Ich beriet Kolleginnen und Kollegen bei der Neustrukturierung des Studiums, initiierte Forschungsprojekte und internationalen Erfahrungsaustausch im Hochschul- und Schulbereich, schrieb Berufungsgutachten, führte Lehrveranstaltungen und Prüfungen in deutscher Sprache durch und wurde an der Pädagogischen Fakultät Bratislava zum Vorsitzenden der Promotionskommission berufen. Dabei verantwortete ich zwei deutsche Dissertationen.
Fazit
Mein Wirken verstehe ich als unverzichtbaren Bestandteil der Erinnerungskultur. Es schließt die Verantwortung und den Auftrag ein, sich stets für Frieden in Freiheit, für Demokratie und Menschenwürde einzusetzen. Es geht um Rechtsgrundsätze, die nach der Samtenen Revolution 1989 in der Slowakei erkämpft wurden. Gefragt ist eine aktive Demokratie, die der herrschenden Macht mit der Kraft des Herzens trotzt. Es geht um Menschlichkeit in unruhigen Zeiten.

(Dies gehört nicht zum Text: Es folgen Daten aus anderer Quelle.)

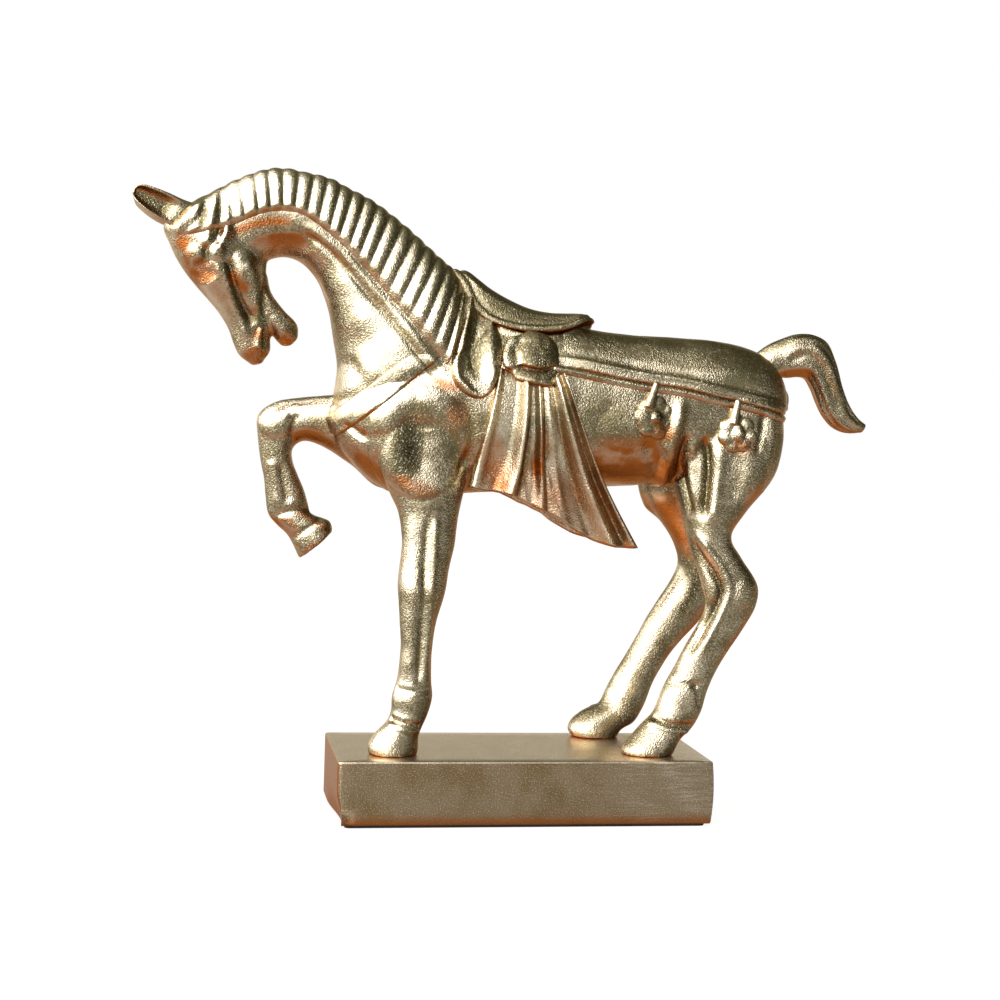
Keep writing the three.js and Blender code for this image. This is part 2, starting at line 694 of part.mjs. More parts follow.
function breastStrap() {
  const slab = past(strapPlane, -STRAP_WIDTH / 2).intersect(before(strapPlane, -STRAP_WIDTH / 2));
  const low = beyond(0, STRAP_TOP, 0, -1);
  const collar = trunkSkin(SEAT_GAP + STRAP_THICKNESS).intersect(slab).intersect(low);
  return collar.subtract(clearOfHorse).subtract(maneArch(SEAT_GAP)).subtract(saddleBody(SEAT_GAP));
}

function flapOutline() {
  const points = FLAP.map(([x, z]) => new THREE.Vector3(x, z, 0));
  const curve = new THREE.CatmullRomCurve3(points, true, 'centripetal');
  return curve.getPoints(2 * points.length).slice(0, -1).map((point) => [point.x, point.y]);
}

function flap(side) {
  const panel = layer(sidePlate(flapOutline(), side, SEAT_GAP, REACH), FLAP_THICKNESS);
  return panel.subtract(maneArch(SEAT_GAP)).subtract(saddleBody(SEAT_GAP));
}

// The rolled bundle behind the saddle flap
function knotGrown(side, grow = SEAT_GAP) {
  const ball = new THREE.SphereGeometry(1, 18, 12);
  ball.scale(KNOT_LENGTH / 2 + grow, KNOT_THICKNESS + grow, KNOT_HEIGHT / 2 + grow);
  ball.translate(KNOT_AT[0], side * (flank(...KNOT_AT, side) - KNOT_SUNK), KNOT_AT[1]);
  return toSolid(ball);
}

function knot(side) {
  return knotGrown(side, 0).subtract(clearOfHorse).subtract(saddleBody(SEAT_GAP));
}

// A point on a polyline, by share of its number of spans
function pointOn(line, share) {
  const place = share * (line.length - 1);
  const index = Math.min(Math.floor(place), line.length - 2);
  const rest = place - index;
  return line[index].map((value, k) => value + (line[index + 1][k] - value) * rest);
}

// The pleated cloth that hangs from under the knot past the belly
function drape(side) {
  const across = DRAPE_PLEATS * STEPS_PER_PLEAT;
  const rings = Array.from({ length: across + 1 }, (_, i) => {
    const [topX, topZ] = pointOn(DRAPE_TOP, i / across);
    const [footX, footZ] = pointOn(DRAPE_FOOT, i / across);
    const wave = (1 + Math.cos((2 * Math.PI * DRAPE_PLEATS * i) / across)) / 2;
    const column = Array.from({ length: STEPS_DOWN_DRAPE + 1 }, (_unused, j) => {
      const v = j / STEPS_DOWN_DRAPE;
      const x = topX + (footX - topX) * v;
      const z = topZ + (footZ - topZ) * v;
      const belly = flank(x, BELLY_WIDEST, side) - BELLY_TUCK;
      const body = Math.max(flank(x, Math.max(z, HANGING_FROM), side), belly);
      const pleat = wave * PLEAT_DEPTH * THREE.MathUtils.lerp(PLEAT_TOP_SHARE, 1, v);
      return { x, z, out: body + SEAT_GAP + DRAPE_THICKNESS - pleat };
    });
    const front = column.map(({ x, z, out }) => new THREE.Vector3(x, side * out, z));
    const back = column.map(({ x, z, out }) => (
      new THREE.Vector3(x, side * (out - 2 * DRAPE_THICKNESS), z)
    )).reverse();
    return [...front, ...back];
  });
  return toSolid(skin(rings)).subtract(clearOfHorse).subtract(knotGrown(side));
}

// A rosette on a short hanger under the cord
function pendant({ x, z, radius }, side) {
  const out = flank(x, z, side);
  const steps = PENDANT_PETALS * STEPS_PER_PETAL;
  const outline = Array.from({ length: steps }, (_, k) => {
    const angle = (2 * Math.PI * k) / steps;
    const lobe = Math.abs(Math.cos((PENDANT_PETALS * angle) / 2)) ** PETAL_ROUNDNESS;
    const reach = radius * (1 - PETAL_DEPTH + PETAL_DEPTH * lobe);
    return [x + reach * Math.cos(angle), z + reach * Math.sin(angle)];
  });
  const rosette = sidePlate(outline, side, out - PENDANT_THICKNESS, out + PENDANT_THICKNESS);
  const boss = new THREE.SphereGeometry(PENDANT_BOSS, 10, 8);
  boss.translate(x, side * (out + PENDANT_THICKNESS), z);
  const top = hemHeight(x) - CORD_THICKNESS - 2 * SEAT_GAP;
  const foot = z + radius / 2;
  const bar = new THREE.BoxGeometry(HANGER_WIDTH, 2 * PENDANT_THICKNESS, top - foot);
  bar.translate(x, side * out, (top + foot) / 2);
  return union([rosette, toSolid(boss), toSolid(bar)]).subtract(clearOfHorse);
}

function hemHeight(x) {
  const index = HEM.findIndex(([next]) => next > x);
  const [[x1, z1], [x2, z2]] = [HEM[index - 1], HEM[index]];
  return z1 + ((z2 - z1) * (x - x1)) / (x2 - x1);
}

const metal = (color, roughness) => ({ color, metalness: 1, roughness });
const FINISH = {
  body: metal(0xc9bfa6, 0.3),
  trim: metal(0xd2c8b0, 0.25),
  block: metal(0xbdb6a4, 0.35),
  steel: metal(0x8d8f93, 0.4),
  felt: { color: 0x2a2724, metalness: 0, roughness: 0.95 },
};

const horse = new THREE.Group();
horse.position.set(0, HORSE_SHIFT, BLOCK_HEIGHT + FELT_THICKNESS);

function place(name, solid, finish) {
  const mesh = new THREE.Mesh(toGeometry(solid), new THREE.MeshStandardMaterial(FINISH[finish]));
  mesh.name = name;
  horse.add(mesh);
}

place('base_block', baseBlock(), 'block');
place('felt_pad', feltPad(), 'felt');
for (const name of PLANTED) {
  place(`${name}_screw`, screwShank(name, 0).add(screwHead(name, 0)), 'steel');
}
place('torso', torso(), 'body');
place('neck', neck(), 'body');
place('head', head(), 'body');
for (const name of Object.keys(LEGS)) {
  place(name, leg(name), 'body');
}
place('tail', tail(0), 'body');
place('mane', mane(), 'body');
place('saddle', saddle(), 'trim');
place('rump_cloth', rumpCloth(), 'trim');
place('breast_strap', breastStrap(), 'trim');
for (const [prefix, side] of [['near', -1], ['far', 1]]) {
  place(`${prefix}_ear`, side > 0 ? ear() : mirrored(ear()), 'body');
  place(`${prefix}_saddle_flap`, flap(side), 'trim');
  place(`${prefix}_cloth_knot`, knot(side), 'trim');
  place(`${prefix}_drape`, drape(side), 'trim');
  place(`${prefix}_hem_cord`, hemCord(side), 'trim');
  for (const sizes of PENDANTS) {
    place(`${prefix}_${sizes.name}_pendant`, pendant(sizes, side), 'trim');
  }
}

const object = new THREE.Group();
object.add(horse);
export default object;
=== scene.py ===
"""Dresses the cast metal horse ornament: one sculpted skin split into its castings, with harness and block.

Shapes are worked out in millimetres in the horse's own frame: x along the horse, which faces -X,
y off its middle plane and z above its soles. Only place() turns them into metres in the model's frame.
"""

import itertools
import logging
import math
from dataclasses import dataclass, field
from enum import Enum, IntEnum
from typing import Callable, ClassVar, Iterable, Optional, Sequence, Union

import bpy
import numpy as np
from mathutils import Matrix, Vector
from mathutils.bvhtree import BVHTree

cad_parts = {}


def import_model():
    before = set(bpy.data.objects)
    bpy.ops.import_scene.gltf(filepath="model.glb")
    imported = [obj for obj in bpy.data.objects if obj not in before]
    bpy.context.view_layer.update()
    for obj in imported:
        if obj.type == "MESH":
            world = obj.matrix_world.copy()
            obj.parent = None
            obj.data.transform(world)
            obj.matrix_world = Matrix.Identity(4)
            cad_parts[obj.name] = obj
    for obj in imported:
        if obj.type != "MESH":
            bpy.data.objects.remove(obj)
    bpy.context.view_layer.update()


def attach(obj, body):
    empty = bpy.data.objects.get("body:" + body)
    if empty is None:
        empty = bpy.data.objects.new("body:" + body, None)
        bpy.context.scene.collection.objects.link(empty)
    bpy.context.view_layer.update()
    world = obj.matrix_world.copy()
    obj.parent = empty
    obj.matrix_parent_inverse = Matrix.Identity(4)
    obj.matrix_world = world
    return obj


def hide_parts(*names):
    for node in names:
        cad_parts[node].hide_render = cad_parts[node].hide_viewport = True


log = logging.getLogger("horse")

Array = np.ndarray
Line2D = Sequence[tuple[float, float]]
Scalar = Union[float, Array]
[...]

Darauf versuche ich im Buch „Als Heilpädagoge im Ost-West-Dialog. Persönliche und berufliche Erfahrungen eines Karpatendeutschen“ meine Antwort zu geben. Das Erinnerungsbuch wird begleitet von Geleitworten von: Prof. Dr. Dieter Lotz (berufsspezifisch), Brunhilde Reitmeier-Zwick, Bundesvorsitzende der Karpatendeutschen Landsmannschaft Slowakei e.V. und Dr. Ondrej Pöss, Vorsitzender des Karpatendeutschen Vereins in der Slowakei e.V.
Das Internationale Archiv für Heilpädagogik e.V. Trebnitz (Brandenburg) wird das Erinnerungsbuch herausgeben. Bereits jetzt kann der komplette Text auf der Homepage des Archivs eingesehen und heruntergeladen werden.